2010-06-02 Thread Luca Ferretti
Il giorno mer, 02/06/2010 alle 08.50 +0200, Xavier Claessens ha scritto:

  The long term plan for the GNOME applications that were removed from the
  Desktop, Admin and Dev Tools modulesets is to simply highlight the 
  high-quality
  applications using the GNOME platform through our communication channels
  (release notes, website, etc). There will be no official apps anymore and 
  no
  'Applications' moduleset in the GNOME releases. The goal here is be more 
  open
  with the app developer community around GNOME and to highlight all the nice
  things that can be created using our platform.
 
 I understand the difficulties to maintain an Application moduleset, and 
 the need to extend a bit the definition to more modules, but I don't 
 think this is the right solution.
 
 With that definition, Pidgin is as GNOME as Empathy then ?!?
 
 That means that GNOME applications could live in any VCS, on any 
 server/infrastructure, with any licence, etc ?!? That will be a mess.
 

snip

Xavier already exposed my own concerns here, I just want to point two
more plausible issues:

  * translations - as Italian team coordinator I could say that in
2.x cycle we was able to provide good (or even excellent)
quality translations for GNOME Desktop due to the planned
release schedule AND the inclusion of basic applications in
Desktop.
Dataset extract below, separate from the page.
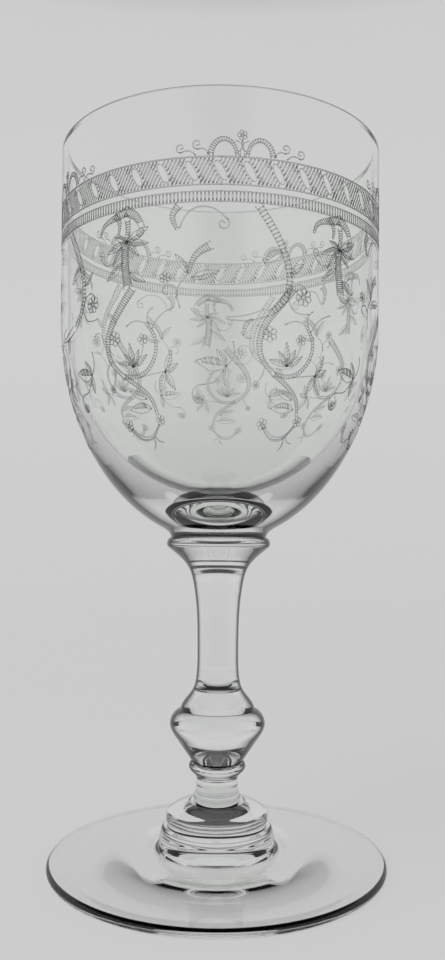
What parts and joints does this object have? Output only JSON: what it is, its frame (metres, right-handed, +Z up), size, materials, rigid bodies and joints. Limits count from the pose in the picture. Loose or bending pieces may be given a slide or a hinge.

This reorganization makes me fear we'll have to spend
more time searching when, where and how provide new or updated
translation for new applications that will have a relevant role
for user experience. See for instance the nautilus-imobiledevice
that Bastien blogged just yesterday: it's on a private git
repository, you have to generate the POT file by yourself, you
have to find how to submit it (and anybody will be able to do
it: bazaar[1] is beautiful, but sometimes not great for quality)
in the hope developers will not add new strings just 2 hours
before release it :|
  * external deps - the previous Application moduleset worked also
to prevent applications to use exotic libraries as external
deps. The deal was simple: If you want to be an official GNOME
application, then depends approved libs and only suggest other
stuff. Now? Do we'll have some rule for applications that we
will sponsor on gnome.org?

[1] not the VCS :)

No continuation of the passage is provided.